After a big family celebration Saturday night, Debbie and Rachel Tullos had an important errand to run Sunday morning: getting a negative COVID test that would allow Rachel to return to school in Tennessee the following day.
The mother and daughter headed to an Ochsner urgent care center off Highland Road and reserved their place in line, then decided to wait in the car, family member Randy Rice said Monday. One minute they were cranking the air conditioning against the Louisiana summer heat and simply killing time, keeping each other company — and the next they were fighting for their lives, unable to escape the hail of bullets piercing their vehicle.
There in that parking lot, two generations of Tullos women crossed paths with Aaron Morgan, 28, a stranger to them. He had already stabbed his grandmother to death and seriously injured his mother before fleeing the scene, according to law enforcement.
Officials said Morgan was trying to carjack the women, then shot and wounded another driver parked behind them. Moments later, he discovered an SUV someone had left unlocked and running.
Morgan took off in the SUV and led law enforcement on a pursuit that crisscrossed south Baton Rouge, ending near a CVS at Bluebonnet Boulevard and Jefferson Highway, where deputies shot him twice and took him into custody. Morgan is recovering from the gunshot wounds and will be booked into jail after his discharge from the hospital, officials said.
Just minutes before the parking lot shooting, Debbie had complained about the subpar coffee she was drinking, so her husband offered to bring her another cup while she waited with Rachel, their adult daughter, Rice said. Rachel, who has autism, spends most of her time at a special school in Tennessee, which requires negative COVID tests for residents returning from travel.
She was shot in the shoulder — a bullet remains lodged in her collarbone — while Debbie was struck in the face. One bullet ripped through her mouth and another grazed her head, Rice said.

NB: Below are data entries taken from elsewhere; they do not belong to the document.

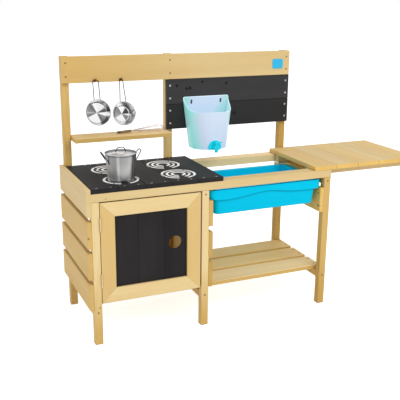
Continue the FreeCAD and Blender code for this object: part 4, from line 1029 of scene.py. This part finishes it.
@dataclass
class BackPanel(Assembly):
    """Black boards behind the tray with silver screws, and the bare plaque on the top board."""

    boards: tuple[tuple[str, Tone], ...] = (("black_board_1", Tone.SLATE), ("black_board_2", Tone.SOOT))
    first_seed: float = 31.0
    knots: Knots = ((478, 337, 846, 8), (492, 337, 848, 9), (546, 337, 871, 7), (650, 337, 861, 8),
                    (436, 337, 859, 8), (689, 337, 738, 9))
    screw_inset: float = 14 * MM
    plaque_across: tuple[float, float] = (859 * MM, 907 * MM)
    plaque_upright: tuple[float, float] = (911 * MM, 950 * MM)
    plaque_thick: float = 1.6 * MM
    plaque_corner: float = 7 * MM
    plaque_points: int = 64

    def build(self) -> None:
        """Stain the boards black, with two silver screws at each end, and make the plaque."""
        found: list[Spot] = []
        for number, (name, tone) in enumerate(self.boards):
            stain = BlackStain(name, Run.UPRIGHT_ACROSS, self.first_seed + number, tone, knots=self.knots)
            self.dress(stain, name)
            low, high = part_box(name)
            found += [((x, low.y, (low.z + high.z) / 2 + offset), (0, -1, 0))
                      for x in (low.x + self.screw_inset, high.x - self.screw_inset) for offset in PAIR]
        ScrewHead().many("black_board_screws", found, ZINC)
        self.plaque()

    def plaque(self) -> None:
        """Bare plaque with rounded corners.

        Its outline is a rounded rectangle: each corner's centre plus the corner radius at an angle.
        The rings go from the back's middle to its edge, the front edge, a slightly smaller front, and
        the front's middle.
        """
        turn = np.linspace(0, math.tau, self.plaque_points, endpoint=False)
        low, high = np.array([self.plaque_across, self.plaque_upright]).T
        way = np.stack([np.cos(turn), np.sin(turn)], axis=-1)
        corner = np.sign(way) * ((high - low) / 2 - self.plaque_corner)
        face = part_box("top_back_board")[0].y
        rings = []
        for inset, depth in ((1.0, 0.0), (0.0, 0.0), (0.0, 0.7), (0.05, 0.93), (0.15, 1.0), (1.0, 1.0)):
            x, z = ((high + low) / 2 + (corner + way * self.plaque_corner) * (1 - inset)).T
            rings.append(np.stack([x, face - depth * self.plaque_thick + 0 * x, z], axis=-1))
        surface = np.stack(rings), grid_faces(len(rings), self.plaque_points)
        new_piece("bare_plaque", surface, "frame", PLAQUE_BLUE)


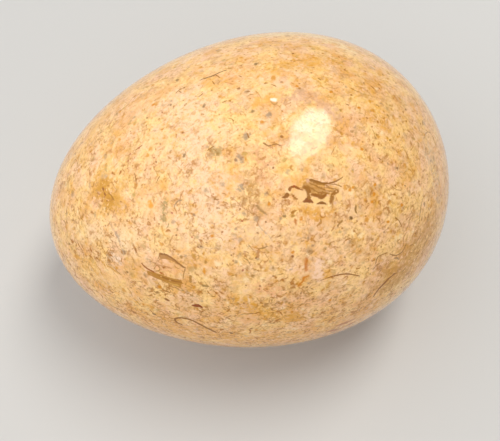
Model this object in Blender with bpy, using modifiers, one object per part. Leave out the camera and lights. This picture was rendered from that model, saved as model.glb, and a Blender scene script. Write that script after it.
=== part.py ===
"""A polished egg of shelly limestone, one solid stone lying on its side.

Metres, +Z up. The stone lies with its long axis along X, narrow end towards -X.
The origin is the middle of the small flat that it rests on.
"""

import math

import bmesh
import bpy
import numpy as np

MM = 0.001

# The egg's outline. With no shift of the bulge it would be an ellipsoid.
LENGTH = 110.0 * MM  # from the blunt end to the narrow end
WIDTH = 85.1 * MM  # across the middle
BULGE_SHIFT = 6.56 * MM  # moves the widest place towards the blunt end

# The stone ground away underneath, so that the egg doesn't roll.
FLAT_DEPTH = 0.8 * MM

# How finely the round surface is cut into facets.
TURNS = 90  # flat faces once round the long axis
RINGS = 46  # rings of faces from one end to the other
SHARP_EDGE = math.radians(7.0)  # the flat's rim is a sharper edge than any other

STONE_COLOUR = (0.76, 0.47, 0.21)  # honey-coloured limestone, linear
STONE_ROUGHNESS = 0.14  # tumbled and polished


def radius_at(place):
    """The egg's radius at places on its long axis, which runs to the narrow end."""
    across = LENGTH**2 - 4.0 * place**2
    along = LENGTH**2 + 8.0 * BULGE_SHIFT * place + 4.0 * BULGE_SHIFT**2
    return WIDTH / 2.0 * np.sqrt(np.maximum(across, 0.0) / along)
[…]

Miraculously, both are expected to make a full recovery. Rice said the family has consistently gotten good news since the initial tragedy upended their lives Sunday morning. He said neither victim ended up with brain damage, though Debbie will likely need significant surgery. Rachel escaped serious injuries to her respiratory system, which the doctor called a miracle.
"We feel like God put his hand in front of the bullets and deflected them, because another inch or two would have been tragic," Rice said. "They're not out of the woods yet, but overall very blessed and fortunate."
Because the shooting unfolded outside a medical clinic, all three victims received almost instantaneous attention from doctors and nurses who ran outside to render aid. Rice described them as a godsend, and even the mayor commended their actions.
Rice said the incident delivered a stark reminder that life is filled with both hardship and hope.
"My niece Rachel is the epitome of innocence," he said. "She would never hurt a fly, and yet she was targeted like this."
He said Debbie has a passion for life that even now radiates from her hospital bed. Just 24 hours after the shooting, she was gesturing around the room to communicate with her husband and keep everything in order. Both mother and daughter have been asking after each other often, inquiring from their respective hospital rooms — "these innocent people, two beautiful souls," Rice said.
The doctors are hopeful Rachel will be able to come home in a few days, he said, while Debbie will likely remain hospitalized longer.
A man stabbed his grandmother to death and injured his mother Sunday morning, starting a rampage that crisscrossed south Baton Rouge, left thr…
Meanwhile, significant questions remain about what prompted the wild rampage. Attempts to reach Morgan's family Monday were unsuccessful.
Morgan has almost no criminal history in East Baton Rouge. His only prior arrest was in 2011 when he confessed to spray painting a slang term for marijuana on a bus at the Life Tabernacle Church in Central. That was just months before he graduated from Central High School, records show.
Social media posts show that Morgan suffered a serious motorcycle accident in 2012 that left him in critical condition. He was hospitalized for months in Colorado before returning home to Baton Rouge, his family had written on a Facebook page that was later taken down.
A few new details emerged Monday about the series of events Sunday morning. Morgan had been living with his grandmother, Dianne Gafford, for about two months at her home in the Wimbledon Estates neighborhood off Perkins Road, officials said.
Investigators say that, after stabbing her to death and wounding his mother, Morgan took a gun and car belonging to his grandmother and drove to the shopping center off Highland Road where he shot the three victims and fled in the stolen SUV.
He ditched the SUV in a strip mall parking lot on Bluebonnet Boulevard, then shot at another motorist who was uninjured, officials said. Morgan ran around behind the row of businesses and tried to break into a nearby apartment, according to Casey Rayborn Hicks, spokeswoman for the East Baton Rouge sheriff. When that was unsuccessful, he hid behind a tree and pointed his gun at deputies, who shot him twice and took him into custody.
Officials declined to provide a timeline on when Morgan will likely be booked into jail.